The full SFSYO ensemble (including all five percussionists) then assembled on stage to conclude the first half of the program, Paul Hindemith’s Mathis der Maler (Matthias the painter) symphony. Hindemith’s work on this symphony was part of his planning a full-length opera of the same name about the sixteenth-century German painter Matthias Grünewald, trying to pursue freedom of expression in his work while Germany was consumed by the repressive climate of the Peasant’s War. Grünewald is best known for the Isenheim Altarpiece, with its three configurations visible by virtue of two sets of wings. Each of the movements of Hindemith’s symphony is named for one of the panels of the altarpiece, “The Angelic Concert,” “The Entombment,” and “The Temptation of Saint Anthony.”

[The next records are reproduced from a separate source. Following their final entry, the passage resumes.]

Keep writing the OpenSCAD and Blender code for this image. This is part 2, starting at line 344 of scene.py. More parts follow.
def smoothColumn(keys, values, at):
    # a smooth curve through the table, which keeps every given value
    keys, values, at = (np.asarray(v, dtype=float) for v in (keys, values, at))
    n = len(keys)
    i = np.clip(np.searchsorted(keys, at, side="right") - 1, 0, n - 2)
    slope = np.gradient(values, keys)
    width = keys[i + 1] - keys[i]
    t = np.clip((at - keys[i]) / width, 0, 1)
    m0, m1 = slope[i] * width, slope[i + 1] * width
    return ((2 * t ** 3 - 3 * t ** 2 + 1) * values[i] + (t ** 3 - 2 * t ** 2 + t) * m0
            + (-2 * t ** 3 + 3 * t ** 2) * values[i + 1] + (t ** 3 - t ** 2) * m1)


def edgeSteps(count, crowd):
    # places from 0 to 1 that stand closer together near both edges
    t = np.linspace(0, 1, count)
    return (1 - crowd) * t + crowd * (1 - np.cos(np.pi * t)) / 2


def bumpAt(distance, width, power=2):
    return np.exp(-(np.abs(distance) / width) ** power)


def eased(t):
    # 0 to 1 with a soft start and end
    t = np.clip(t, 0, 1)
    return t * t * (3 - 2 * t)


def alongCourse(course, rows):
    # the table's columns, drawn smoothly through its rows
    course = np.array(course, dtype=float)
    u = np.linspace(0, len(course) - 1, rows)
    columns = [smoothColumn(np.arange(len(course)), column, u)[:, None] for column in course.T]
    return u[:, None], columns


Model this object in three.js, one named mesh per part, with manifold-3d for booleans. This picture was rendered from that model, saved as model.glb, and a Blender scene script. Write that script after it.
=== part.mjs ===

This symphony was very popular during my student days. Hindemith had become a major figure at Yale University. Yale was one of the schools to which I had submitted an application; and, ironically, Hindemith died in December of my freshman year. I ended up at the Massachusetts Institute of Technology, and the Boston Symphony Orchestra was one of several major American ensembles that championed his music. This was a time when his ability to compose broadly arching themes whose stepwise motion would be punctuated by bold leaps was much admired. Equally impressive was his understanding of every instrument of the orchestra, resulting in truly stunning sonorities that never sounded contrived. However, by the time of his death in December of 1963, a younger generation was beginning to dismiss him as old-fashioned; and, by the turn of the millennium, his music was pretty much in total eclipse.
Listening to the Mathis der Maler symphony was thus, for me, very much a trip down memory lane. However, it was also a first encounter with performance, rather than recording; and that encounter was reinforced by much broader listening experience acquired over the years. Thus, I was more aware of Hindemith’s use of plainchant as well as his putting a personal twist on a folk song based on a Des Knaben Wunderhorn poem, taking a direction that departed from Gustav Mahler in just about every imaginable way.
What was revived in memory, on the other hand, were the lush sonorities arising from Hindemith’s approaches to instrumentation. These were relatively traditional in their basic strategies (one of the reasons Hindemith fell out of fashion). Nevertheless, in the setting of an actual performance, they were unfailingly stunning, however conventional the “subject matter” may have been. (After all, even the nonsense verse of Edward Lear can be given a compelling reading by a good actor.) Reif certainly knew how to prepare the SFSYO and guide the players through the extensive landscape of all of Hindemith’s diverse sonorities; and, for me at least, the result was one of a joyous reunion with an almost-forgotten old friend.
If there was a down-side to Reif’s preparation of such an absorbing account of Hindemith, it was that he seems not to have had enough time left to prepare for the rest of the program. The second half was devoted entirely to Johannes Brahms’ Opus 98 (fourth) symphony in E minor. This symphony combines the best qualities of Brahms at his most cerebral with Brahms at his most expressive. However, making sure that both sides of that coin are given adequate representation is no easy matter.
The good news was that Reif had a well-considered sense of pace to carry the ensemble through the entire four-movement structure. Unfortunately, too much of the execution was noticeably ragged, particularly where the winds and brass were concerned. The result was a faint, but still distinguishable, sense of struggle behind the entire process of execution, a sense that had been noticeably absent in the first two SFSYO concerts of the season.
Was this just a case of the ensemble not being able to go the distance of the full extent of its season, not as well equipped at the very end as it had been at the very beginning? Could it had been that Reif had simply laid on too many demands in programming this final concert? Any number of explanations are feasible. The fact still remains that the entire season was highly satisfying, and it will be interesting to see how Reif moves on to his next season.